20. The insolvency restructuring has now been completed. As part of it, the Bank's creditors have had to write off US$ billions of debt. Those creditors include a number of well-known Western financial institutions, not least the Royal Bank of Scotland (which was itself subject to a similar nationalisation process in the UK at about the same time).
21. The restructuring has been approved in courts across the world, including the Chancery Division of the High Court in London. Under the agreements entered into as part of the restructuring, the Bank is obliged to pursue all possible avenues to recover its losses from those who are believed to have been responsible for those losses. The creditors are entitled to receive 50% of any recoveries.
22. The Bank is obliged to retain professional assistance to help it pursue those responsible for the losses. The Bank's asset recovery process is required to be monitored by a Recovery Sub-Committee, which is a sub-committee of the main Board of the Bank and must include at least one director appointed independently by the Bank's creditors (and in fact includes two such creditor directors). The Bank has an obligation to report regularly to an independent recovery assets auditor and an obligation to justify certain key decisions to that auditor.
23. The 7 actions which the Bank has commenced against one or more of the Respondents in the High Court in England (6 in the Commercial Court and one in the Chancery Division) are part of this recovery exercise. They are pursued on the authority of the new management and pursuant to the Bank's obligations undertaken towards its creditors upon the restructuring. Major beneficiaries of any success in the actions will be the former creditors of the Bank. The suggestion that the actions are part of a pet project of the President to crush the Respondents could hardly be further from reality. The governance protections granted to the Bank's creditors under the restructuring (including the asset recovery programme) are enshrined in the Bank's charter which was amended for this purpose as part of the restructuring ….; the Bank's super-majority shareholder, Samruk-Kazyna, has undertaken to ensure that the governance and other rights of the creditors are maintained."
The proceedings
(1) The Bank has very substantial claims against the defendants for fraud, embezzlement and breach of duty that raise triable issues.

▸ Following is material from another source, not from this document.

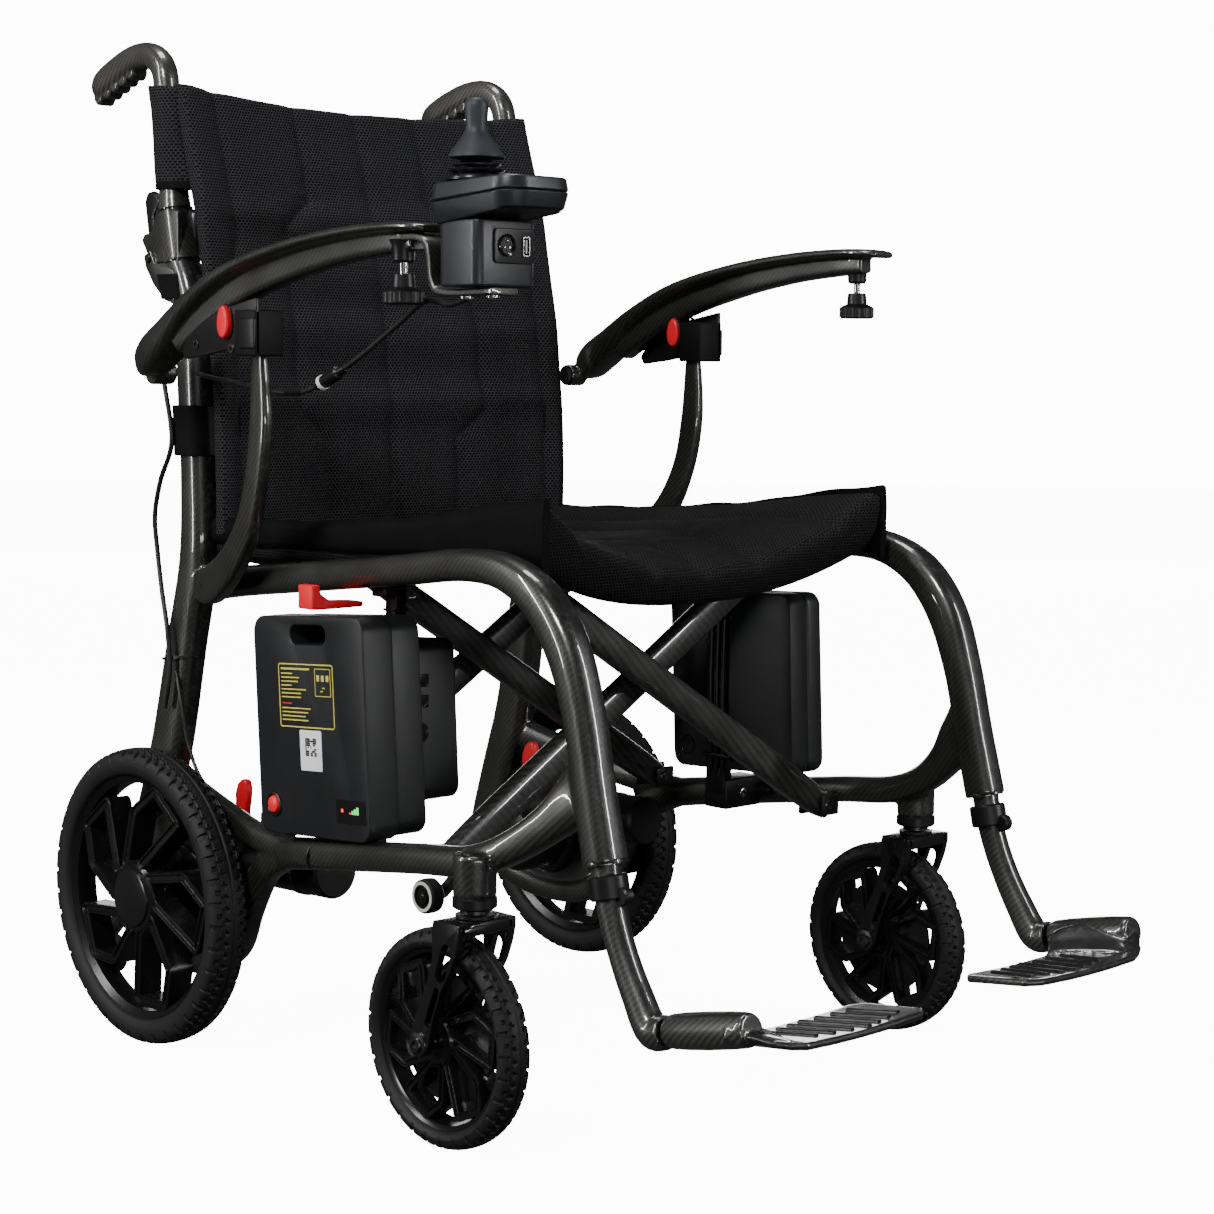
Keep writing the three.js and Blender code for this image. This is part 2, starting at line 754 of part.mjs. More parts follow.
function driveParts({ name, sign }) {
  const { y, z } = REAR_WHEEL;
  const neck = [
    [CLUTCH.x - 6, CLUTCH.x + 6],
    [CLUTCH.y - 10, CLUTCH.y + 10],
    [165, CLUTCH.z - 2],
  ];
  const drive = join(
    rod([238, y, z], [273.5, y, z], 48.4, 20),
    rod([190, y, z], [240, y, z], 41.7, 16),
    rod([212.4, -18, 186.3], [212.4, -200, 192], 26.3, 16),
    block(...neck),
  );
  add(`${name}_drive_motor`, drive, "blackMetal", sign);
  const lever = plateYZ(
    [
      [CLUTCH.y - 3, CLUTCH.z],
      [CLUTCH.y + 3, CLUTCH.z],
      [CLUTCH.y + 8, CLUTCH.z + 9],
      [CLUTCH.y + 9, CLUTCH.z + 30],
      [CLUTCH.y + 2, CLUTCH.z + 46],
      [CLUTCH.y - 10, CLUTCH.z + 46],
      [CLUTCH.y - 12, CLUTCH.z + 30],
      [CLUTCH.y - 8, CLUTCH.z + 9],
    ],
    CLUTCH.x - 5,
    CLUTCH.x + 5,
  );
  add(`${name}_clutch_lever`, lever, "red", sign);
}

// ---- Footrests.

function footrestPost() {
  const { x, y, z } = LEG_BOTTOM;
  const along = (d) => [x, y + d * LEG_TILT, z + d * 0.975];
  const tube = loft(
    [
      [...along(80), 12.5, 12.5],
      [...along(0), 12.5, 12.5],
      [258, -635, 238, 12.5, 12.5],
      [259, -649, 203, 12.5, 12.5],
      [260, -669, 168, 13, 13],
      [261, -688, 142, 13.5, 14],
      [261, -706, 144.2, 13.5, 14],
    ],
    { sides: 10 },
  );
  return join(tube, rod(along(-9), along(-30), 18.5, 20));
}

function footplate() {
  const { x, back, front, radius } = FOOT_BARREL;
  const barrel = rod([x, ...back], [x, ...front], radius, 16);
  const outline = new THREE.Shape();
  outline.moveTo(262, -812);
  outline.lineTo(240, -829);
  outline.lineTo(84, -829);
  outline.quadraticCurveTo(70, -829, 70, -815);
  outline.lineTo(70, -758);
  outline.quadraticCurveTo(70, -744, 84, -744);
  outline.lineTo(262, -744);
  const geometry = new THREE.ExtrudeGeometry(outline, { depth: 7, bevelEnabled: false, curveSegments: 5 });
  geometry.translate(0, 786, -3.5);
  geometry.rotateX(-0.12);
  geometry.translate(0, -786, 146);
  return join(barrel, toSolid(geometry));
}

// ---- Power supply: battery on its dock on the right, control box on the left.

function batteryParts() {
  const handHole = caseBlock({ ...BATTERY, z: BATTERY.z + 86, halfY: 27, halfZ: 9, halfX: 44 }, 8.5);
  const button = { x: BATTERY.x + BATTERY.halfX, y: -206, z: 270 };
  const pocket = rod([button.x - 5, button.y, button.z], [button.x + 5, button.y, button.z], 9, 14);
  add("battery", cut(caseBlock(BATTERY), handHole, pocket), "blackPlastic", -1);
  const key = rod([button.x - 1, button.y, button.z], [button.x + 4, button.y, button.z], 8.3, 14);
  add("battery_button", key, "red", -1);
  const dock = join(
    caseBlock(DOCK, 12),
    block([216, 224], [-282, -254], [225, 300]),
    block([216, 258], [-282, -254], [226, 238]),
    block([205, 219], [-300, -284], [400, 478]),
    block([205, 229], [-300, -284], [470, 478]),
  );
  add("battery_dock", cut(dock, caseBlock({ ...BATTERY, halfX: 34.6, halfY: 84.6, halfZ: 104.1 })), "blackPlastic", -1);
  const latch = join(
    block([232, 292], [-268, -246], [459, 465]),
    block([284, 292], [-268, -246], [459, 482]),
  );
  add("battery_latch", latch, "red", -1);
  const clamp = join(
    caseBlock(CONTROL_BOX, 10),
    block([214, 226], [-315, -289], [222, 285]),
    block([214, 258], [-315, -289], [222, 236]),
  );
  add("control_box", clamp, "blackPlastic");
}

// ---- Leads that the chair holds along their whole length.

const CONTROL_LEAD = [
  [288, -486, 742],
  [284, -456, 738],
  [276, -414, 742],
  [266, -362, 722],
  [262, -282, 684],
  [262, -214, 660],
  [262, -150, 662],
  [256, -95, 668],
  [250, -50, 672],
];
const MOTOR_LEAD = [
  [251, 34, 668],
  [252, 20, 606],
  [250, 44, 566],
  [249, 56, 530],
  [249, 52, 495],
  [252, 40, 455],
  [256, 24, 412],
  [257, 20, 373],
  [259, 26, 335],
];

function lead(points, radius) {
  const curve = new THREE.CatmullRomCurve3(points.map((p) => new THREE.Vector3(...p)));
  const ring = new THREE.Shape();
  ring.absarc(0, 0, radius, 0, 2 * Math.PI);
  const steps = Math.round(curve.getLength() / (6 * radius));
  const geometry = new THREE.ExtrudeGeometry(ring, {
    steps,
    extrudePath: curve,
    curveSegments: 4,
    bevelEnabled: false,
  });
  return toSolid(geometry);
}

// ---- The whole chair.

for (const side of SIDES) {
  const { name, sign } = side;
  add(`${name}_side_frame`, sideFrame(BRACE_Y[name]), "carbon", sign);
  add(`${name}_arm_support`, armSupport(), "carbon", sign);
  add(`${name}_armrest`, armrest(), "carbon", sign);
  add(`${name}_arm_bracket`, armBracket(), "blackPlastic", sign);
  add(`${name}_arm_button`, capsuleYZ(7, 8, 310.5, 318), "red", sign);
  add(`${name}_arm_knob`, armKnob(), "blackPlastic", sign);
  add(`${name}_back_post`, upperPost(), "carbon", sign);
  add(`${name}_back_latch`, latchLever(), "blackPlastic", sign);
  const [frontBar, rearBar] = BRACE_Y[name];
  add(`${name}_brace_front`, braceBar(frontBar), "carbon", sign);
  add(`${name}_brace_rear`, braceBar(rearBar), "carbon", sign);
  rearWheelParts(side);
  casterParts(side);
  driveParts(side);
  add(`${name}_footrest_post`, footrestPost(), "carbon", sign);
  add(`${name}_footplate`, footplate(), "carbon", sign);
  const roller = turnedX(
    [
      [4.7, -ANTI_TIP.halfWidth],
      [ANTI_TIP.radius, -ANTI_TIP.halfWidth],
      [ANTI_TIP.radius, ANTI_TIP.halfWidth],
      [4.7, ANTI_TIP.halfWidth],
      [4.7, -ANTI_TIP.halfWidth],
    ],
    { x: ANTI_TIP.x, y: ANTI_TIP.y, z: ANTI_TIP.z },
    24,
  );
  add(`${name}_anti_tip_roller`, roller, "tyre", sign);
}
add("right_seat_tube", seatTube(1), "blackMetal");
add("left_seat_tube", seatTube(-1), "blackMetal");
add("seat_sling", seatSling(), "fabric");
add("back_fabric_lower", loft(BACK_LOWER, { sides: 12, steps: 1, power: 8 }), "fabric");
add("back_fabric_upper", loft(BACK_UPPER, { sides: 12, steps: 1, power: 8 }), "fabric");
controllerParts();
batteryParts();
add("controller_lead", lead(CONTROL_LEAD, 2.6), "cable", -1);
add("motor_lead", lead(MOTOR_LEAD, 2.6), "cable", -1);

const CENTRE_Y = 309.8;
chair.position.y = CENTRE_Y;

export default chair;
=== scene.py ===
import math

import bmesh
import bpy
import numpy as np
from mathutils import Matrix, Vector


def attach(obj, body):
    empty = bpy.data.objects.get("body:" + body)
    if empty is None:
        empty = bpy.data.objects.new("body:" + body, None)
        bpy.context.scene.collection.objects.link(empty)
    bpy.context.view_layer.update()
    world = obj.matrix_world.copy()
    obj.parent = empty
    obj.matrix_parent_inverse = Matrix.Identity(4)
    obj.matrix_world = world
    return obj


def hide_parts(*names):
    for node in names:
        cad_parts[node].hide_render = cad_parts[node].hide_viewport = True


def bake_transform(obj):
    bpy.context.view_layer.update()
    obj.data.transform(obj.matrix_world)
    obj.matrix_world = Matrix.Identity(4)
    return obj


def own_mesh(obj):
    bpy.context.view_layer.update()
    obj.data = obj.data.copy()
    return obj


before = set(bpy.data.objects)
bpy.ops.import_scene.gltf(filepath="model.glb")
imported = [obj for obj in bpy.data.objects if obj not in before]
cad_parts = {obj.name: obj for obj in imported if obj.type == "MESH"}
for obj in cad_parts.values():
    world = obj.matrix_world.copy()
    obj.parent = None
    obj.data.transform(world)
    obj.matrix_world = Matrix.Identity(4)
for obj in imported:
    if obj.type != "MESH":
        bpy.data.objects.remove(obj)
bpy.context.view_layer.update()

# Shapes are drawn in millimetres with y = 0 at the rear axle; this shift puts them in the row frame.
CENTRE_Y = 309.8
SIDES = (("right", -1), ("left", 1))
REAR_WHEEL = dict(x=298, y=0, z=150, radius=150, half=20)
CASTER_WHEEL = dict(x=298, y=-470, z=98, radius=98, half=16)
STEM = (298, -507)
ROLLER = (224, 188, 45)
KNOB = (301, -413)
STICK = (297, -505)
ARM_BUTTON = (-163, 725)
POST_X = 230
SEAT_TUBE_X, SEAT_TUBE_Z = 216, 517
BARS = {"left": (-430, -190), "right": (-400, -160)}
rng = np.random.default_rng(7)


def row(p):
    return (p[0] * 0.001, (p[1] + CENTRE_Y) * 0.001, p[2] * 0.001)


def linked(name, data):
    obj = bpy.data.objects.new(name, data)
    bpy.context.scene.collection.objects.link(obj)
    return obj


# ---- Camera, light and world.


def camera_matrix(azimuth, pitch, roll, where):
    back = Vector(
        (math.sin(azimuth) * math.cos(pitch), -math.cos(azimuth) * math.cos(pitch), math.sin(pitch))
    )
    right0 = (-back).cross(Vector((0, 0, 1))).normalized()
    up0 = right0.cross(-back)
    right = right0 * math.cos(roll) + up0 * math.sin(roll)
    up = up0 * math.cos(roll) - right0 * math.sin(roll)
    turn = Matrix((right, up, back)).transposed().to_4x4()
    return Matrix.Translation(where) @ turn


def add_camera():
    data = bpy.data.cameras.new("camera")
    data.sensor_width = 36
    data.lens = 73.49
    data.clip_end = 60
    camera = linked("camera", data)
    camera.matrix_world = camera_matrix(
        math.radians(-43.696), math.radians(5.427), math.radians(0.463), (-1.6704, -1.7956, 0.6814)
    )
    bpy.context.scene.camera = camera


def add_light(name, where, target, size, power):
    data = bpy.data.lights.new(name, "AREA")
    data.shape = "RECTANGLE"
    data.size, data.size_y = size
    data.energy = power
    light = linked(name, data)
    light.location = where
    light.rotation_mode = "QUATERNION"
    light.rotation_quaternion = (Vector(target) - Vector(where)).to_track_quat("-Z", "Y")


def add_world(strength):
    world = bpy.data.worlds.new("studio")
    world.use_nodes = True
    tree = world.node_tree
    background = tree.nodes["Background"]
    background.inputs["Color"].default_value = (1, 1, 1, 1)
    background.inputs["Strength"].default_value = strength
    bpy.context.scene.world = world


# ---- Materials.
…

(2) The creditors of the Bank include Western banks that have no relevant connection with the government of Kazakhstan.
(3) There is an arguable case that the Bank is bringing these proceedings in order to obtain a judgment against the defendants, to denude them of their assets and thereby to weaken, if not to eliminate, their ability to oppose the President of Kazakhstan in Kazakhstan.
The defendants' contentions
Discussion
"(1) Motive and intention as such are irrelevant (save only where 'malice' is a relevant plea): the fact that a party who asserts a legal right is activated by feelings of personal animosity, vindictiveness or general antagonism towards his opponent is nothing to the point. As was said by Glass JA in Champtaloup v Thomas (1976) 2 NSWLR 264, 271 (see Rajski v Baynton (1990) 22 NSWLR 125 at p.134):
'To impose the further requirement that the donee [of a legal right] must be actuated by a legitimate purpose, thus forcing a judicial trek through the quagmire of mixed motives would be, in my opinion, a dangerous and needless innovation.'
(2) Accordingly the institution of proceedings with an ulterior motive is not of itself enough to constitute an abuse: an action is only that if the Court's processes are being misused to achieve something not properly available to the plaintiff in the course of properly conducted proceedings."